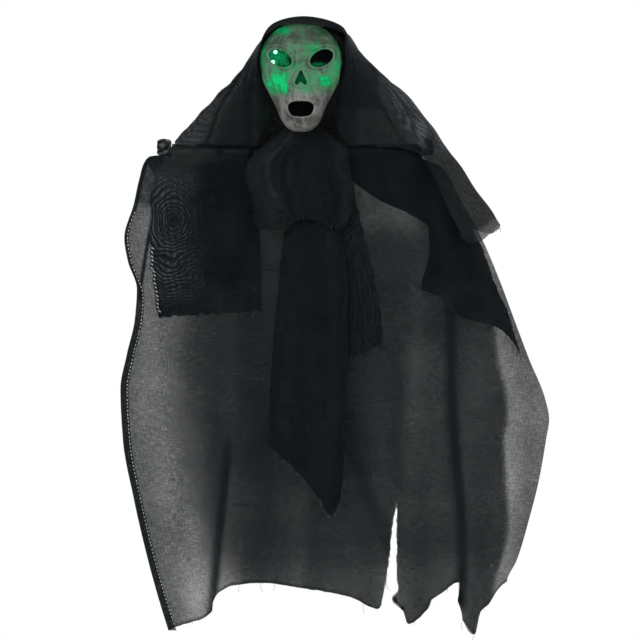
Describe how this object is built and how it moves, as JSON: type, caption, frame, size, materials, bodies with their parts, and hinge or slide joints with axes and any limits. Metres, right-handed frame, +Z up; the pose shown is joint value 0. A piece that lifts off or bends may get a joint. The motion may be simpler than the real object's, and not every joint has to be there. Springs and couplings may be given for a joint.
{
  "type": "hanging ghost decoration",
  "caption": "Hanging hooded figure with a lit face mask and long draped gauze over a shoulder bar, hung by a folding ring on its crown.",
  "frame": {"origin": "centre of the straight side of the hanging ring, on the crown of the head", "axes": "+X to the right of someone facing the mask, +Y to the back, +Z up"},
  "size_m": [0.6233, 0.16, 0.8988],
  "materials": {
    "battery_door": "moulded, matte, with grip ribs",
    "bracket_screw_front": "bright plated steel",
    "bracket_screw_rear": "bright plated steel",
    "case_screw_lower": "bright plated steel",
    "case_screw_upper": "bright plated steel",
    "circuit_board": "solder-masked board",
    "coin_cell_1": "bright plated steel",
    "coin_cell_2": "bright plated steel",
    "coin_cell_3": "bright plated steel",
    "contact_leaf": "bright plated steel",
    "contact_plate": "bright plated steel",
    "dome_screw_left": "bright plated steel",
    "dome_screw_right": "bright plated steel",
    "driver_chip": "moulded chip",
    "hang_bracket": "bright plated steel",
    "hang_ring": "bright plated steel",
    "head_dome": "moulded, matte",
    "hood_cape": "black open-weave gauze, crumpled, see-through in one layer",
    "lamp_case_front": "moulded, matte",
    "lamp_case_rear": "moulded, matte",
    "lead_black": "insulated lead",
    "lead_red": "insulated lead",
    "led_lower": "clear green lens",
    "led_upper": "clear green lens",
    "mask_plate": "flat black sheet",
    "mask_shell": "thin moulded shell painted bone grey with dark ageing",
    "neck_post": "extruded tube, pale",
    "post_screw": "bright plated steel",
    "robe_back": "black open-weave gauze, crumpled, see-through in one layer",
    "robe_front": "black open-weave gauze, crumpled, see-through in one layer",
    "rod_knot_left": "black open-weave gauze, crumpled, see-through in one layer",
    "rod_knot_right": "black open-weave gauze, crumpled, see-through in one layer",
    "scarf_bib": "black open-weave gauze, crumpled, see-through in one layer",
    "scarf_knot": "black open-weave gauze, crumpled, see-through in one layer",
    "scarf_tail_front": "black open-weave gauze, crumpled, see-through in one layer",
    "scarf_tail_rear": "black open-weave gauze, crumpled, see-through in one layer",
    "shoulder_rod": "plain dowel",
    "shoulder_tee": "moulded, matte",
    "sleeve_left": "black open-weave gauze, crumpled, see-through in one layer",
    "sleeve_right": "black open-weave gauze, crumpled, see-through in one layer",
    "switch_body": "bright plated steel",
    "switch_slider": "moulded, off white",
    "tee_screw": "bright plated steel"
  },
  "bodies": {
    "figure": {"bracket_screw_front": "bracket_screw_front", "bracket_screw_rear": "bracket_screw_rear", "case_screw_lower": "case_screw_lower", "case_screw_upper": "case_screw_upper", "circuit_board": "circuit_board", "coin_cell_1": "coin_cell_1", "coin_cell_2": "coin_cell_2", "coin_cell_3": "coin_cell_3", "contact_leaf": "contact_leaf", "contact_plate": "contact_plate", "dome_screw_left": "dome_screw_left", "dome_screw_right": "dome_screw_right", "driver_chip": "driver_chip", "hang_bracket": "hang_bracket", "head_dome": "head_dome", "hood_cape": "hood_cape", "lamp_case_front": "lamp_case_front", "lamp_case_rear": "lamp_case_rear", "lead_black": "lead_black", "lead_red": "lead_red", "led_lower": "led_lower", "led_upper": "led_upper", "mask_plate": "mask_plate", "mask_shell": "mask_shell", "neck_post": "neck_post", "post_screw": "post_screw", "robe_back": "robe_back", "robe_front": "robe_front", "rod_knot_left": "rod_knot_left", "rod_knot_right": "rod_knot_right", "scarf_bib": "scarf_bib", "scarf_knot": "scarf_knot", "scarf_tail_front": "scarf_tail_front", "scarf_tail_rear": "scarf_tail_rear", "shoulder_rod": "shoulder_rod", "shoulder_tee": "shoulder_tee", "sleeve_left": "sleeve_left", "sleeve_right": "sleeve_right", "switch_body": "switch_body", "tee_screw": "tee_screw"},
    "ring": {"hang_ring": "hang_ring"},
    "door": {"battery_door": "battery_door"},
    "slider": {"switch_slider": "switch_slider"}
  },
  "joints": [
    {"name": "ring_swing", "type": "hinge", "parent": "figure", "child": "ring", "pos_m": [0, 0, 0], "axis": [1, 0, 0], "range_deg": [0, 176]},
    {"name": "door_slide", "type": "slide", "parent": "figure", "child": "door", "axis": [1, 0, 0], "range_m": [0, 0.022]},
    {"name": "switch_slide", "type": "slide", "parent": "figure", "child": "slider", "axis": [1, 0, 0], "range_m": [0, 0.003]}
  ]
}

******

**DIRECTIVE**
Return the whole listing exactly.

**THE RESULT**
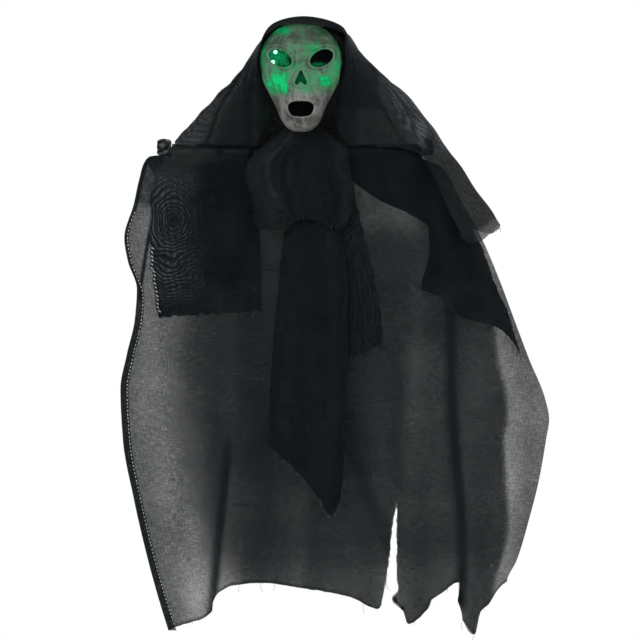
Describe how this object is built and how it moves, as JSON: type, caption, frame, size, materials, bodies with their parts, and hinge or slide joints with axes and any limits. Metres, right-handed frame, +Z up; the pose shown is joint value 0. A piece that lifts off or bends may get a joint. The motion may be simpler than the real object's, and not every joint has to be there. Springs and couplings may be given for a joint.
{
  "type": "hanging ghost decoration",
  "caption": "Hanging hooded figure with a lit face mask and long draped gauze over a shoulder bar, hung by a folding ring on its crown.",
  "frame": {"origin": "centre of the straight side of the hanging ring, on the crown of the head", "axes": "+X to the right of someone facing the mask, +Y to the back, +Z up"},
  "size_m": [0.6233, 0.16, 0.8988],
  "materials": {
    "battery_door": "moulded, matte, with grip ribs",
    "bracket_screw_front": "bright plated steel",
    "bracket_screw_rear": "bright plated steel",
    "case_screw_lower": "bright plated steel",
    "case_screw_upper": "bright plated steel",
    "circuit_board": "solder-masked board",
    "coin_cell_1": "bright plated steel",
    "coin_cell_2": "bright plated steel",
    "coin_cell_3": "bright plated steel",
    "contact_leaf": "bright plated steel",
    "contact_plate": "bright plated steel",
    "dome_screw_left": "bright plated steel",
    "dome_screw_right": "bright plated steel",
    "driver_chip": "moulded chip",
    "hang_bracket": "bright plated steel",
    "hang_ring": "bright plated steel",
    "head_dome": "moulded, matte",
    "hood_cape": "black open-weave gauze, crumpled, see-through in one layer",
    "lamp_case_front": "moulded, matte",
    "lamp_case_rear": "moulded, matte",
    "lead_black": "insulated lead",
    "lead_red": "insulated lead",
    "led_lower": "clear green lens",
    "led_upper": "clear green lens",
    "mask_plate": "flat black sheet",
    "mask_shell": "thin moulded shell painted bone grey with dark ageing",
    "neck_post": "extruded tube, pale",
    "post_screw": "bright plated steel",
    "robe_back": "black open-weave gauze, crumpled, see-through in one layer",
    "robe_front": "black open-weave gauze, crumpled, see-through in one layer",
    "rod_knot_left": "black open-weave gauze, crumpled, see-through in one layer",
    "rod_knot_right": "black open-weave gauze, crumpled, see-through in one layer",
    "scarf_bib": "black open-weave gauze, crumpled, see-through in one layer",
    "scarf_knot": "black open-weave gauze, crumpled, see-through in one layer",
    "scarf_tail_front": "black open-weave gauze, crumpled, see-through in one layer",
    "scarf_tail_rear": "black open-weave gauze, crumpled, see-through in one layer",
    "shoulder_rod": "plain dowel",
    "shoulder_tee": "moulded, matte",
    "sleeve_left": "black open-weave gauze, crumpled, see-through in one layer",
    "sleeve_right": "black open-weave gauze, crumpled, see-through in one layer",
    "switch_body": "bright plated steel",
    "switch_slider": "moulded, off white",
    "tee_screw": "bright plated steel"
  },
  "bodies": {
    "figure": {"bracket_screw_front": "bracket_screw_front", "bracket_screw_rear": "bracket_screw_rear", "case_screw_lower": "case_screw_lower", "case_screw_upper": "case_screw_upper", "circuit_board": "circuit_board", "coin_cell_1": "coin_cell_1", "coin_cell_2": "coin_cell_2", "coin_cell_3": "coin_cell_3", "contact_leaf": "contact_leaf", "contact_plate": "contact_plate", "dome_screw_left": "dome_screw_left", "dome_screw_right": "dome_screw_right", "driver_chip": "driver_chip", "hang_bracket": "hang_bracket", "head_dome": "head_dome", "hood_cape": "hood_cape", "lamp_case_front": "lamp_case_front", "lamp_case_rear": "lamp_case_rear", "lead_black": "lead_black", "lead_red": "lead_red", "led_lower": "led_lower", "led_upper": "led_upper", "mask_plate": "mask_plate", "mask_shell": "mask_shell", "neck_post": "neck_post", "post_screw": "post_screw", "robe_back": "robe_back", "robe_front": "robe_front", "rod_knot_left": "rod_knot_left", "rod_knot_right": "rod_knot_right", "scarf_bib": "scarf_bib", "scarf_knot": "scarf_knot", "scarf_tail_front": "scarf_tail_front", "scarf_tail_rear": "scarf_tail_rear", "shoulder_rod": "shoulder_rod", "shoulder_tee": "shoulder_tee", "sleeve_left": "sleeve_left", "sleeve_right": "sleeve_right", "switch_body": "switch_body", "tee_screw": "tee_screw"},
    "ring": {"hang_ring": "hang_ring"},
    "door": {"battery_door": "battery_door"},
    "slider": {"switch_slider": "switch_slider"}
  },
  "joints": [
    {"name": "ring_swing", "type": "hinge", "parent": "figure", "child": "ring", "pos_m": [0, 0, 0], "axis": [1, 0, 0], "range_deg": [0, 176]},
    {"name": "door_slide", "type": "slide", "parent": "figure", "child": "door", "axis": [1, 0, 0], "range_m": [0, 0.022]},
    {"name": "switch_slide", "type": "slide", "parent": "figure", "child": "slider", "axis": [1, 0, 0], "range_m": [0, 0.003]}
  ]
}